Landsat Multi-spectral image: Landsat7 and landsat8 Multi-spectral image listed as Table 2 were used. Landsat7 and landsat8 were subset by sampling frame of 40 km × 40 km, only cloud free samples were selected.

Table 2. Landsat multi-spectral image

Soybean statistical data are downloaded from website of The Brazilian Institute of Geography and StatisticsFootnote 1, which publishes harvests figures consisting of area, output and average yield for 35 different crops of previous year in the annual 1–4 month. Soybean official harvested area in 2013 is 27736 thousand hectares, which is used for are estimation.
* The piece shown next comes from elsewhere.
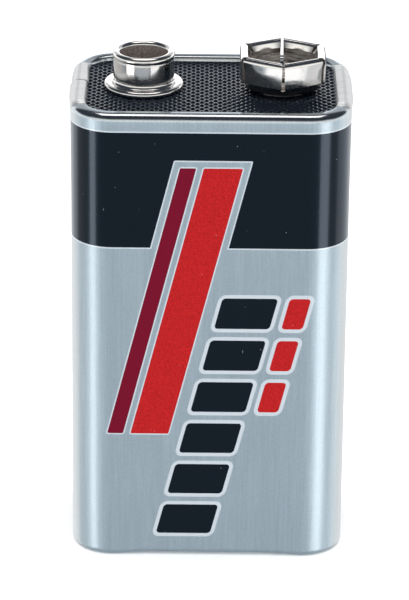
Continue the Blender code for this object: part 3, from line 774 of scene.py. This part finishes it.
socketSpec = {
    "x": 6.645, "base": 45.0, "sheet": 0.28, "holeRadius": 1.25,
    "collarApothem": 3.62, "collarTop": 1.0, "collarFlare": (0.02, 0.8), "height": 3.54,
    "curl": 0.43, "curlStart": -6, "curlEnd": 160, "lipReach": 0.15, "lipDrop": 0.46, "lipThin": 0.7,
    "leaf": [(3.94, 1.15), (3.95, 1.5), (3.955, 1.95), (3.96, 2.45)], "bulge": 3.97,
    "foot": 0.76, "topBow": 0.04, "leafBow": 0.10, "leafTuck": 0.20, "footTuck": 0.45,
    "topLevels": (2.6, 3.3), "footLevels": (0.5, 1.2), "wallFrom": (2.4, 3.0),
    "frontFrom": (3.0, 3.8), "frontEnd": (0.5, 2.2), "squeeze": 0.925, "footSqueeze": 0.93,
    "tuckCurve": 2.5, "slit": 0.20, "slitHeight": 4.0, "holeSize": 0.21, "sideCuts": 14, "cutterReach": 6.0,
    "dullFacing": 0.3, "dullLift": 0.02, "floorRadius": 3.2, "floorTop": 0.6,
}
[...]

Soybean official harvested area in

2014 is 30241 thousand hectares, which is used for accuracy assessment.

3 Methodology: Sampling Design

The flow of this experiment (Fig. 2) includes: (1) Construction of sampling frame; (2) Determine the Sampling proportion and distribution of samples, (3) Soybean extraction by unsupervised classification and visual interpretation; (4) The average change rate of samples between 2013 and 2014; (5) Area estimation; (6) Accuracy assessment.

Fig. 2.
figure 2

Flow chart of experiment

3.1 Construction of Sampling Frame

The sampling frame covers 17 soybean planting states (from 2013 Brazil official statistics), which can be seen from Fig. 3, the sampling unit was designed as 40 km × 40 km. The population is 4215, which is shown on Fig. 3.

Fig. 3.
figure 3

The sketch map of image samples

3.2 Determine the Sampling Proportion and Distribution of Samples

We considered relevant research to determine the sampling proportion. The rate of sampling of Monitoring Agriculture with Remote Sensing (MARS) of European Union is about 1 % (60sites × 40 km × 40 km/10160000 km2) [6]; The rate of paper about paddy rice area estimation using a stratified sampling method with remote sensing in China is 1.3 % [7]. In order to improve the estimation accuracy, the rate of sampling is increased to 2 %. The number of samples is 83. Selected samples could be seen from Fig. 3.

Distribution of samples should consider several factors. Firstly, the samples should cover the major and minor soybean planting areas; Secondly, in the soybean growth season, the images can effectively extract the spatial distribution of soybean. Thirdly, sample is cloud free. The samples are shown in Fig. 3.

3.3 Soybean Extraction by Unsupervised Classification and Visual Interpretation

Each sample has soybean classification results of 2013 and 2014, samples were classified by unsupervised classification. The classification results were corrected by visual interpretation of ArcGIS software. Statistics of samples classification results are shown as Table 3.

Table 3. Statistics of samples classification result

3.4 The Average Change Rate of Samples Between 2013 and 2014

$$ Change\_rate = (Area2014_{sample\_i} - Area2013_{sample\_i} )/Area2013_{sample\_i} $$
(1)

where change_rate represents change rate of samples between 2013 and 2014, sample_i represents sample number, i from 1 to 83. The average change rate of 83 samples between 2013 and 2014 is 6.45 %, which is shown on Table 3.

3.5 Area Estimation

$$ \hat{P} = Area2013_{official} \times (1 + Average \, change\_rate) $$
(2)

where \( \hat{P} \) represents estimated area; \( Area2013_{official} \) represents Brazil soybean statistical data of 2013, which are downloaded from website of The Brazilian Institute of Geography and Statistics.

3.6 Accuracy Assessment

Sampling results was appraised by relative error r, which is defined as follow:

$$ {\text{r}} = 100 \times (P - \hat{P})/P $$
(3)

where r represents relative error, \( \hat{P} \) represents estimated area, \( P \) represents true area, Brazil soybean harvested area in 2014 are used.

4 Results

Soybean official harvested area in 2013 is 27736 thousand hectares, average change rate between 2013 and 2014 is 6.45 %, Estimated soybean harvested area in 2014 is:

$$ \hat{P} = Area2013_{official} \times (1 + Average \, change\_rate) = 27736 \times (1 + 6.45\;\% ) = 29525\;{\text{thousand hectares}} $$

Soybean official harvested area in 2014 is 30241 thousand hectares, relative error is:

$$ {\text{r}} = 100 \times (P - \hat{P})/P = 100\;\% \times (30241 - 29525)/30241 = 2.37\;\% . $$

5 Discussion and Conclusion

Discussion: in the previous study of stratified sampling, stratified variable often from Modis data or land use/cover data or statistical data, the location of sample is determined by stratified variable. However, the number of sample with determined location is hard to be satisfied with cloud free image. A question then worth asking is How to maximize the use of available images?

This study designed a typical investigation method about Brazil soybean area based on average samples change rate of two years and official statistics of a year before, typical samples were selected to survey, sampling frame was constructed on soybean planting state, the sampling unit was designed as 40 km × 40 km, the sampling proportion was 2 %, average samples change rate of two years were 2013 and 2014. Estimated area was compared with Brazil official harvested area in 2014 (published on 2015 April by Brazilian Institute of Geography and Statistics), the relative error is 2.37 %.